Nous en appelons donc à tous les acteurs qui innovent, qui ne se résignent pas, à faire alliance, quel que soit leur secteur, à mettre en synergie leurs actions, à faire cause commune, à mettre en «open source» leur méthodologie pour que les succès des uns bénéficient à tous, à créer, en quelque sorte, des écosystèmes coopératifs d’apprentissages et d’innovations pédagogiques contre les inégalités scolaires. Réformer n’est pas simple dans une société qui doute. Prenons conscience des difficultés et des atouts de notre école, prenons chacun notre part de responsabilité, sans catastrophisme, avec détermination et, surtout, projetons-nous positivement en profitant des évolutions du monde et des opportunités qu’elles nous ouvrent. Refaisons de l’école notre bien commun le plus précieux.

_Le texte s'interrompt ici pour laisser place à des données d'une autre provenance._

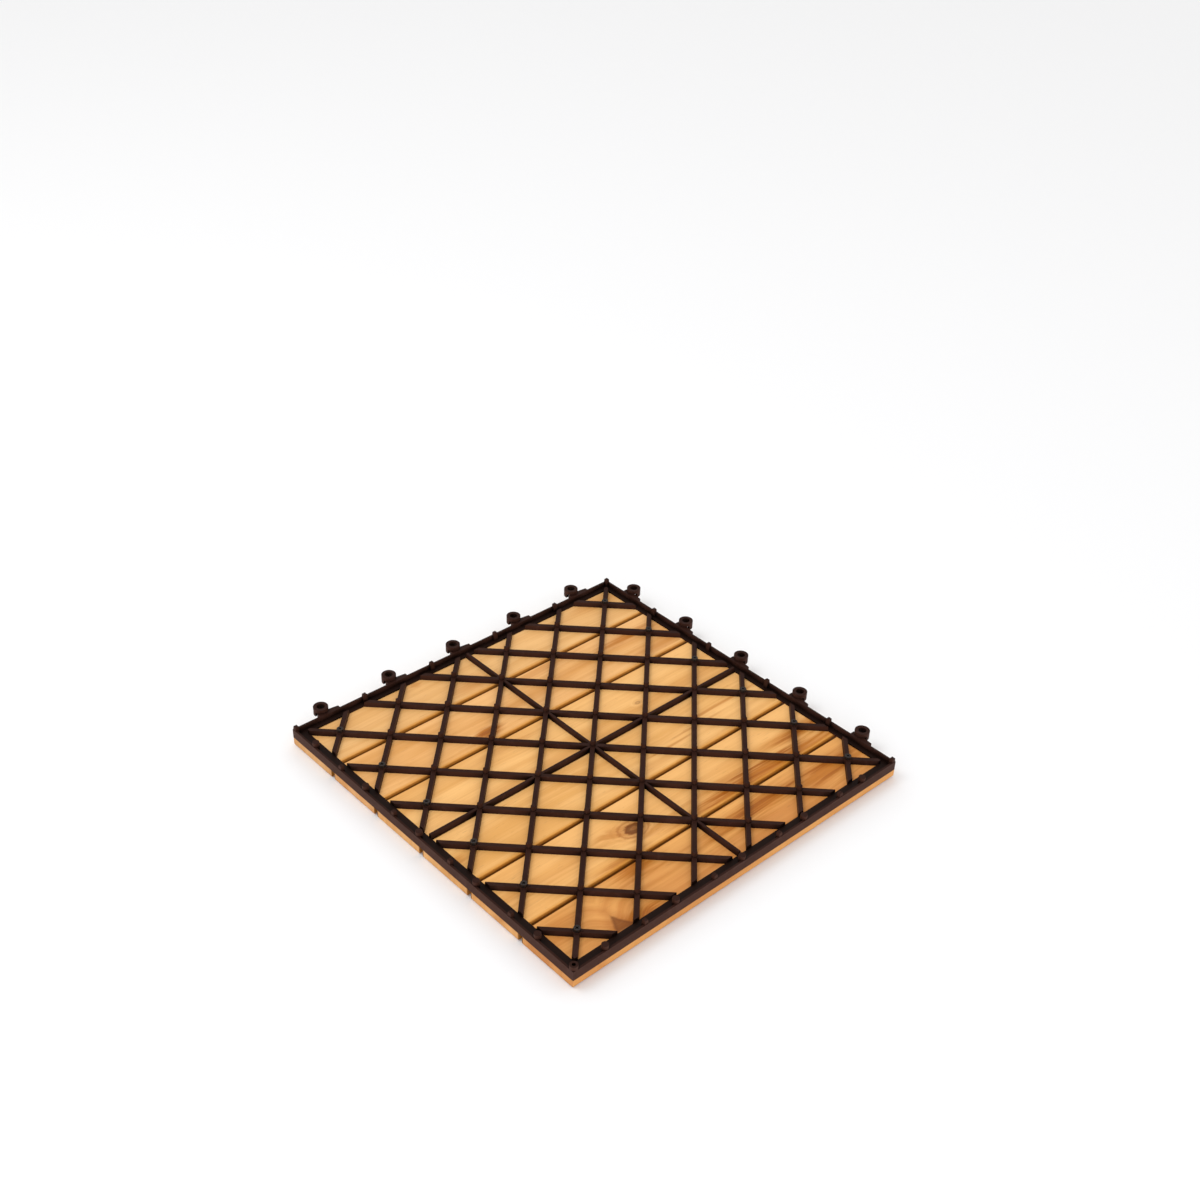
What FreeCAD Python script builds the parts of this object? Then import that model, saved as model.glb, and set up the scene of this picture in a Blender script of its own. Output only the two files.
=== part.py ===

(1) Selon Terra Nova, à 4 ans, un enfant pauvre a entendu 30 millions de mots de moins qu’un enfant issu d’un milieu favorisé. Cf. LA LUTTE CONTRE LES INÉGALITÉS COMMENCE DANS LES CRÈCHES, octobre 2013.
(2) Baromètre 2013 du rapport à l’école des enfants de quartiers populaires, Trajectoires-Réflex, Afev.
(3) Moins de 1% de réussite en 1ere année de fac pour ceux issus d’un lycée professionnel.